As cooperações jurídicas internacionais e a corrupção transnacional

Por Rafaela Azevedo de Otero

Apesar da Globalização não ter uma definição consensual e universalmente aceita, não há dúvidas de que o mundo mudou. Tornou-se mais “aproximado”, o que trouxe consequências nas práticas criminosas e no próprio direito, entre elas, a intensificação dos crimes transnacionais, que exigem que as estruturas policiais e judiciais desenvolvam um trabalho com maiores conexões. Para isso, desenvolvem-se as chamadas cooperações jurídicas internacionais.

A Cooperação Jurídica Internacional é o instrumento por meio do qual um Estado, para fins de procedimento no âmbito da sua jurisdição, solicita outro Estado medidas administrativas ou judiciais que tenham caráter judicial em pelo menos um desses Estados. Portanto, pode ser entendida como um modo formal de solicitar a outro país alguma medida judicial, investigativa ou administrativa necessária para um caso concreto em andamento.

Em nosso ordenamento jurídico, a cooperação jurídica internacional encontra permissivo constitucional no artigo 4º inciso IX, da Constituição Federal, no qual se prevê a cooperação entre os povos, enquanto princípio norteador das relações internacionais a serem empreendidas pelo Brasil.

É exercida pelos Estados com base em acordos bilaterais, tratados regionais e multilaterais e com base na promessa de reciprocidade. O Brasil é parte de uma ampla gama de acordos e tratados e, também, coopera mediante promessa de reciprocidade em casos análogos por parte do Estado estrangeiro. Por meio desses instrumentos internacionais, o Brasil não apenas adquire o direito de solicitar cooperação jurídica aos outros Estados Partes, como também se compromete a cumprir os pedidos que recebe desses países.

Hoje, já se encontra estabelecido que existe um dever internacional na prestação de assistência penal. Dita afirmação manifesta-se, claramente, nos recentes tratados da Organização das Nações Unidas (ONU) que abordam a questão dos delitos transnacionais, como nas Convenções de Palermo e Mérida, dos quais todos os países do Mercosul são signatários.

A questão acerca das práticas corruptivas em negócios internacionais passou a ser objeto de discussão em 1975 pelas Nações Unidas, através da Resolução 3514 da Assembleia Geral, condenando todas as práticas corruptivas, incluindo a corrupção nas transações internacionais.

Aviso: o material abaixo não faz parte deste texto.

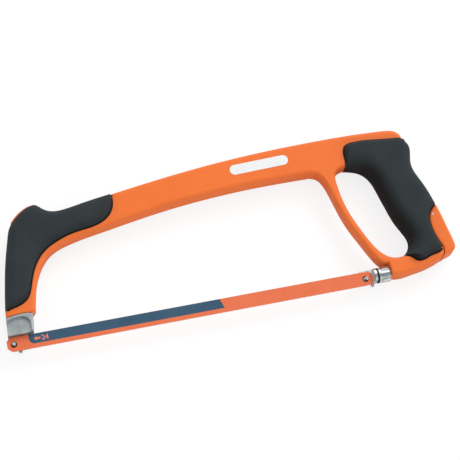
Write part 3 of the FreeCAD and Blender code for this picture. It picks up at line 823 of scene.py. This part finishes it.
# %% Prisms and carving
def prism(name, outline, half):
    """A cutter with straight walls, for the booleans only."""
    count = len(outline)
    verts = [at(x, y, z) for z in (-half, half) for x, y in outline]
    caps = [tuple(reversed(range(count))), tuple(range(count, 2 * count))]
    walls = [(i, (i + 1) % count, (i + 1) % count + count, i + count) for i in range(count)]
    return add_mesh(name, verts, caps + walls)


def carve(obj, cutters):
    """Cut the cutters out of a mesh for good, then remove them."""
    for cutter in cutters:
        cut = obj.modifiers.new(cutter.name, "BOOLEAN")
        cut.object = cutter
        cut.operation = "DIFFERENCE"
        cut.solver = "EXACT"
    bpy.context.view_layer.update()
    result = obj.evaluated_get(bpy.context.evaluated_depsgraph_get())
    carved = bpy.data.meshes.new_from_object(result)
    obj.modifiers.clear()
    obj.data = carved
    for cutter in cutters:
        bpy.data.objects.remove(cutter)
    carved.set_sharp_from_angle(angle=math.radians(40))
    print(obj.name, "carved:", len(carved.polygons), "faces")


HUB_RADIUS = 6.9
HUB = [(PIVOT.x + HUB_RADIUS * math.cos(a), PIVOT.y + HUB_RADIUS * math.sin(a))
       for a in np.linspace(0, 2 * math.pi, 48, False)]
CHEEKS = [(360.6, 6.9), (366, 6.3), (374.1, 5.0), (374.1, 26.05), (360.6, 26.05)]
TAIL = [(330, -1.7), (334.5, -1.45), (340, 0.2), (356.5, 4.0), (368.5, 5.6), (368.5, 19),
        (352, 19), (330, 4.0)]
CATCH = [(361.4, 39), (372, 39), (372, 50), (361.4, 50)]
ANCHOR = [(4, 20), (17, 20), (17, 40.2), (4, 40.2)]
carve(casting, [
    prism("hub_room", HUB, 5.3),
    prism("cheek_room", CHEEKS, 5.3),
    prism("tail_room", TAIL, 2.6),
    prism("catch_room", CATCH, 3.35),
    prism("anchor_socket", ANCHOR, 4.0),
])
dressed(casting, "frame", "saw_frame")

# %% [markdown]
# ## Joint between the bar and the lever
# The gap between the two castings is too narrow to catch a shadow of its
# own, so two thin black strips of painted shadow line it.  They lie above
# and below the room that the lever's neck swings through.

# %% Painted shadow strips in the joint
STRIP_INNER, STRIP_OUTER = 11.05, 11.42    # radii about the lever's pivot, mm
STRIP_FROM, STRIP_TO = 5.45, 7.2           # heights over the middle of the saw, mm
rail = np.vstack([arc(STRIP_INNER), arc(STRIP_OUTER)[::-1]])
count = len(rail)
verts, faces = [], []
for low_z, high_z in ((STRIP_FROM, STRIP_TO), (-STRIP_TO, -STRIP_FROM)):
    start = len(verts)
    verts += [at(x, y, z) for z in (low_z, high_z) for x, y in rail]
    faces += [(start + i, start + (i + 1) % count, start + (i + 1) % count + count,
               start + i + count) for i in range(count)]
# painted shadow in the joint
joint_line = add_mesh("joint_line", verts, faces, PAINTED_SHADOW)
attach(joint_line, "frame")
print(joint_line.name, "has", len(faces), "faces")

# %% [markdown]
# ## Front pad and handle grip
# Both grips use the same builder.  They start a little below the painted
# face, so that they grow out of it without a gap.

# %% Front pad
FULL = 14.0    # half the thickness of a grip where it is fullest, mm
SUNK = 5.8     # where a side that butts on the frame starts
THIN = 2.4     # where a side that wraps round starts


def pad_height(p):
    wraps = roll(distance_to(p, PAD_WRAP), 9.5, THIN, FULL, 2.3)
    butts = roll(distance_to(p, PAD_BUTT), 5.5, SUNK, FULL, 2.3)
    return np.minimum(wraps, butts)


pad = moulded("front_pad_skin", PAD, pad_height, RUBBER)
dressed(pad, "frame", "front_grip_pad")

# %% Handle grip
def grip_height(p):
    fingers = roll(distance_to(p, GRIP_FINGERS), 15.0, THIN, FULL, 1.9)
    palm = roll(distance_to(p, GRIP_PALM), 10.0, THIN, FULL, 2.3)
    butts = [roll(distance_to(p, side), 5.0, SUNK, FULL, 2.3)
             for side in (GRIP_TOP, GRIP_SEAM, GRIP_FOOT)]
    return np.minimum.reduce([fingers, palm] + butts)


grip = moulded("handle_grip_skin", GRIP, grip_height, RUBBER)
carve(grip, [prism("cheek_bay", [(360, 9), (378, 9), (378, 49.5), (360, 49.5)], 5.6)])
dressed(grip, "frame", "handle_grip")

# %% [markdown]
# ## Painted shadow along the seams
# Where the rubber meets the casting, the shadow in the seam is painted: a
# narrow, slightly raised black strip along each side that butts on the
# painted face.

# %% Painted shadow strips along the seams
SHADOW_STRIP_SECTION = ((-0.5, -0.15), (-0.4, 0.10), (0.4, 0.10), (0.5, -0.15))  # share of width, rise


def painted_shadow_strip(name, line, wide=1.6, out=0.45, level=None):
    """A narrow strip of painted shadow to the right of a line, on both faces of the frame."""
    along = np.gradient(line, axis=0)
    side = np.stack([along[:, 1], -along[:, 0]], 1) / np.linalg.norm(along, axis=1)[:, None]
    rails = [line + side * (out + share * wide) for share, _ in SHADOW_STRIP_SECTION]
    heights = [(casting_height(rail) if level is None else np.full(len(rail), level)) + rise
               for rail, (_, rise) in zip(rails, SHADOW_STRIP_SECTION)]
    verts, faces = [], []
    for face in (1, -1):
        start = len(verts)
        verts += [at(*rail[i], face * height[i])
                  for i in range(len(line)) for rail, height in zip(rails, heights)]
        for i in range(len(line) - 1):
            a, b = start + 4 * i, start + 4 * (i + 1)
            for j in range(3):
                quad = (a + j, a + j + 1, b + j + 1, b + j)
                faces.append(quad if face < 0 else quad[::-1])
    obj = add_mesh(name, verts, faces, PAINTED_SHADOW)
    obj.data.shade_smooth()
    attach(obj, "frame")
    print(name, "has", len(faces), "faces")


painted_shadow_strip("pad_shadow_line", PAD_BUTT[2:-2])
painted_shadow_strip("grip_top_shadow_line", GRIP_TOP[-3:0:-1])
painted_shadow_strip("grip_foot_shadow_line", GRIP_FOOT[::-1])
painted_shadow_strip("grip_seam_shadow_line", GRIP_SEAM[-3:1:-1], wide=1.7, out=0.0, level=8.2)

# %% [markdown]
# ## Printing on the blade
# Near the front end the band carries the tooth count and an arrow that shows
# which way the teeth point.  They are a hair-thin film on the paint, and so
# is the painted shadow round the edges of the two blade holes.

# %% Film on the blade
TOP_OF_BLADE = 0.65
FILM = 0.03    # height of the print over the paint, mm


def film(name, shapes, finish):
    """Flat shapes, printed or of painted shadow, a few hundredths of a millimetre over the blade.
    """
    verts, faces = [], []
    for shape in shapes:
        start = len(verts)
        verts += [at(x, y, TOP_OF_BLADE + FILM) for x, y in shape]
        faces.append(tuple(range(start, start + len(shape))))
    obj = add_mesh(name, verts, faces, finish)
    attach(obj, "blade")
    print(name, "has", len(faces), "shapes")


# %% Arrow and number
ARROW = [(16.6, 1.9), (19.0, 3.7), (19.0, 2.7), (22.0, 2.7), (22.0, 1.1), (19.0, 1.1), (19.0, 0.1)]
BOLDER = 0.022    # how far the digits are thickened, as a share of their size


def numeral(text, x, y, size):
    """Outlines of plain digits from the built-in letter shapes."""
    curve = bpy.data.curves.new("digits", "FONT")
    curve.body = text
    curve.size = size
    curve.offset = BOLDER * size
    holder = bpy.data.objects.new("digits", curve)
    bpy.context.collection.objects.link(holder)
    bpy.context.view_layer.update()
    shaped = holder.evaluated_get(bpy.context.evaluated_depsgraph_get())
    mesh = bpy.data.meshes.new_from_object(shaped)
    corners = [(x + v.co.x, y + v.co.y) for v in mesh.vertices]
    bpy.data.objects.remove(holder)
    return [[corners[i] for i in f.vertices] for f in mesh.polygons]


film("tooth_count_print", [ARROW] + numeral("24", 22.8, -0.2, 6.0), PRINT)

# %% Painted shadow round the blade's holes
REAR_PIN = 300.0    # hole to hole along the blade
HOLE, RIM = 1.7, 2.6    # radii, mm
SEGMENTS = 32


def hole_shadow_ring(x):
    """Painted shadow round a blade hole, as a ring of small flat pieces."""
    turn = np.linspace(0, 2 * math.pi, SEGMENTS + 1)
    inner, outer = [[(x + r * math.cos(a), r * math.sin(a)) for a in turn] for r in (HOLE, RIM)]
    return [(inner[i], outer[i], outer[i + 1], inner[i + 1]) for i in range(SEGMENTS)]


# painted shadow round the two blade holes
film("hole_shadow_rings", hole_shadow_ring(0.0) + hole_shadow_ring(REAR_PIN), PAINTED_SHADOW)

# %% [markdown]
# ## Table
# A plain white table.  Light sees a white surface, and the camera sees a
# darker one with a trace of glow, which keeps the table white while the
# saw's faint shadow stays.

# %% Floor
SIZE = 6.0
SEEN_BY_LIGHT = (0.86, 0.86, 0.86, 1)
SEEN_BY_CAMERA = (0.24, 0.24, 0.24, 1)
GLOW = 0.80

floor_mat = bpy.data.materials.new("table_white")
floor_mat.use_nodes = True
floor_mat.node_tree.nodes.clear()
kit = Nodes(floor_mat.node_tree)
by_camera = kit.add("LightPath").outputs["Is Camera Ray"]
white = kit.mix(by_camera, SEEN_BY_LIGHT, SEEN_BY_CAMERA)
matte = kit.add("BsdfDiffuse", inputs={"Color": white})
glow = kit.add("Emission", inputs={"Color": WHITE, "Strength": kit.product(by_camera, GLOW)})
both = kit.add("AddShader", inputs={0: matte.outputs[0], 1: glow.outputs[0]})
kit.add("OutputMaterial", inputs={"Surface": both.outputs[0]})

corners = [(-SIZE, -SIZE, 0), (SIZE, -SIZE, 0), (SIZE, SIZE, 0), (-SIZE, SIZE, 0)]
floor = add_mesh("floor", corners, [(0, 1, 2, 3)], floor_mat)
print("the table is", 2 * SIZE, "m wide")

# %% [markdown]
# ## Finish
# The last step brings the scene up to date.

# %% The end
bpy.context.view_layer.update()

Assim, a corrupção começa a ser incluída nos tratados e acordos internacionais, se tratando pela primeira vez em assunto a ser debatido em âmbito internacional. Começa-se um movimento de internacionalização no combate à corrupção, uma vez que a sua prática ultrapassa os limites do Estado, configurando-se em um fenômeno mundial.

O Brasil ratificou três Tratados Internacionais que prevêem a cooperação internacional no combate preventivo/repressivo a corrupção (Convenção sobre o Combate da Corrupção de Funcionários Públicos Estrangeiros em Transações Comerciais Internacionais (OCDE), a Convenção das Nações Unidas contra a Corrupção e Convenção Interamericana contra a Corrupção), nos quais se obrigou a adequar a legislação interna aos delitos e práticas contra a corrupção.

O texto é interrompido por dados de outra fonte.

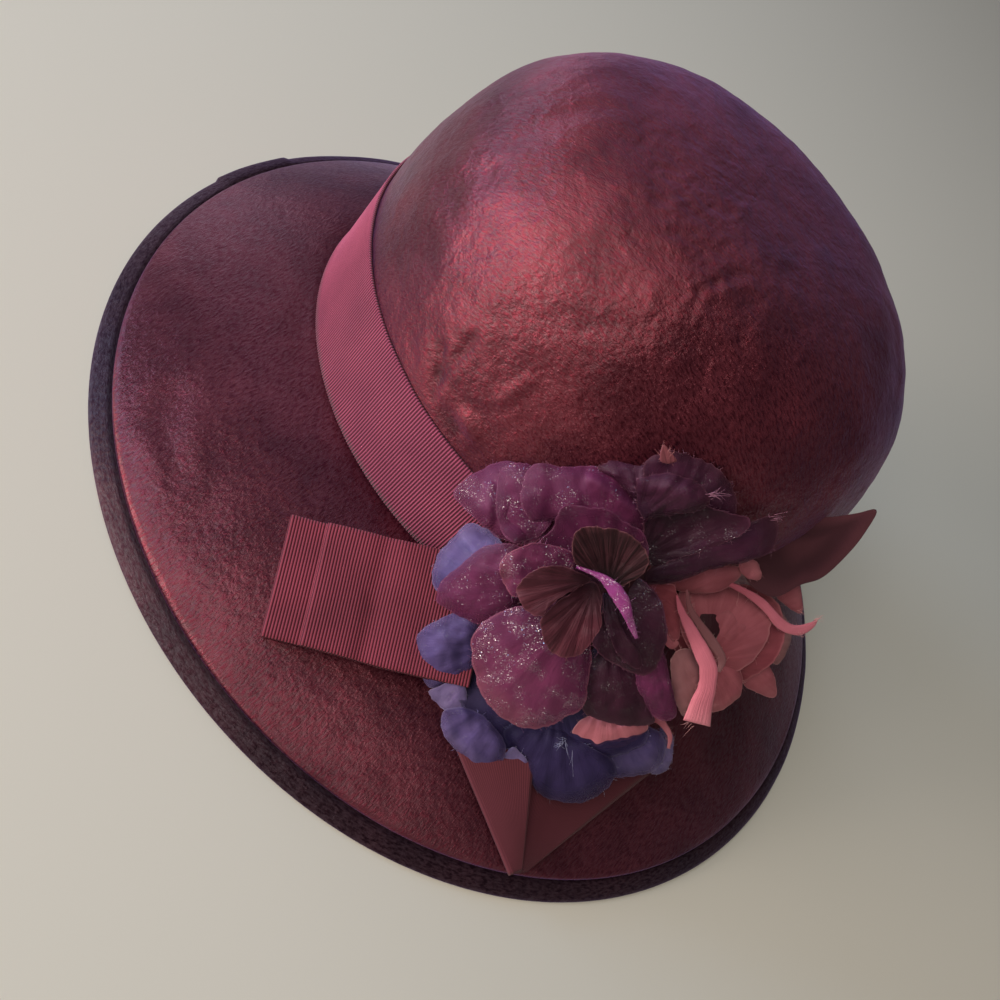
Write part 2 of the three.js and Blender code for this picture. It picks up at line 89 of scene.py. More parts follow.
# Camera, as the photograph's: turned about its own line of sight
CAMERA_TARGET = np.array([4.5, -8.45, 0.0])
CAMERA_DISTANCE = 378.2
CAMERA_ELEVATION = math.radians(47.64)
CAMERA_ROLL = math.radians(49.17)
CAMERA_SENSOR = 36.0
CAMERA_LENS = 36.0


def camera_frame():
    """The camera's place, and its directions to the right, up and back."""
    back = np.array([0.0, -math.cos(CAMERA_ELEVATION), math.sin(CAMERA_ELEVATION)])
    level = np.array([1.0, 0.0, 0.0])
    upright = np.array([0.0, math.sin(CAMERA_ELEVATION), math.cos(CAMERA_ELEVATION)])
    side = level * math.cos(CAMERA_ROLL) + upright * math.sin(CAMERA_ROLL)
    up = upright * math.cos(CAMERA_ROLL) - level * math.sin(CAMERA_ROLL)
    return CAMERA_TARGET + back * CAMERA_DISTANCE, side, up, back


# Petals and creases are sketched on a plane square to the line of sight, this far from the eye. X is to
# the right and Y is up, in millimetres, from the heart of the flowers, which is this far from the
# sight's middle.
SKETCH_DISTANCE = 300
SKETCH_HEART = (30, -36)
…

Assim, a partir da década de 90, o Brasil promulgou diversas leis sobre os delitos de lavagem de dinheiro, corrupção, improbidade administrativa, entre outras, as quais podemos destacas: Lei de Improbidade Administrativa (Lei nº 8429/1992), Lei das Licitações (Lei 8.666/1993), Lei de Lavagem de Dinheiro (Lei 9.613/1993), Lei Anticorrupção (Lei nº 12.846/2013), Lei das Organizações Criminosas (Lei nº 12.850/2013) e Lei Anti Crime que alterou o Código Penal e o Código de Processo Penal.

A criação destes tratados para combater os crimes transnacionais, entre eles, a corrupção, dá ênfase na descoberta de lavagem de dinheiro. Torna-se indispensável localizar os valores ilícitos para com isso, identificar as organizações criminosas.

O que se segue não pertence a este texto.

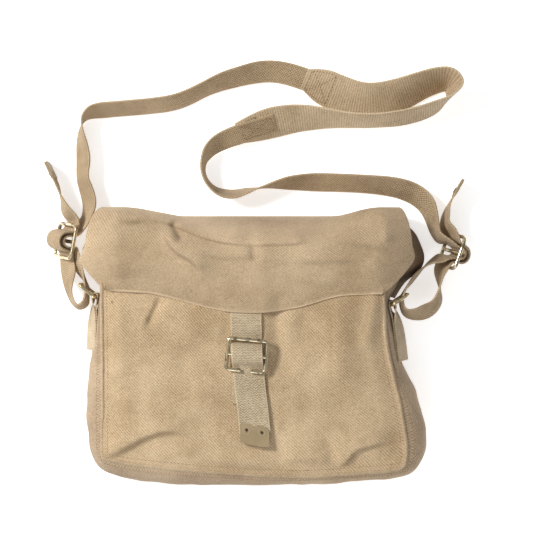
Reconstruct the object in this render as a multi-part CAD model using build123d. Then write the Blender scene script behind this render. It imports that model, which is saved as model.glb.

Seguindo o mesmo caminho de outros países, no Brasil é deflagrada a maior Operação já realizada, que é a Operação Lava Jato, que possibilitou a identificação de vários criminosos de colarinho branco e na recuperação de valores depositados no exterior.

Para isso, a Força Tarefa utilizou-se de forma muito expressiva das cooperações internacionais entre os países, obtendo muito sucesso em sua empreitada. No entanto, mesmo com o sucesso da Operação, foram reveladas várias ilegalidades para a busca de provas, muitas delas envolvendo cooperações internacionais.

Portanto, constata-se que, as provas produzidas em cooperações internacionais, se produzidas violando os limites materiais e formais, bem como as garantias fundamentais do indivíduo, estão sujeitas a serem declaradas nulas, o que pode gerar a anulação de inúmeras condenações na Operação Lava Jato e ocasionou o próprio fim da operação. E mesmo que não sejam anuladas, as provas tornam-se suspeitas, juntamente com quem participou da produção. O interesse no combate aos crimes transnacionais não pode se sobrepor ao devido processo legal, sob pena de inutilizar todo o processo.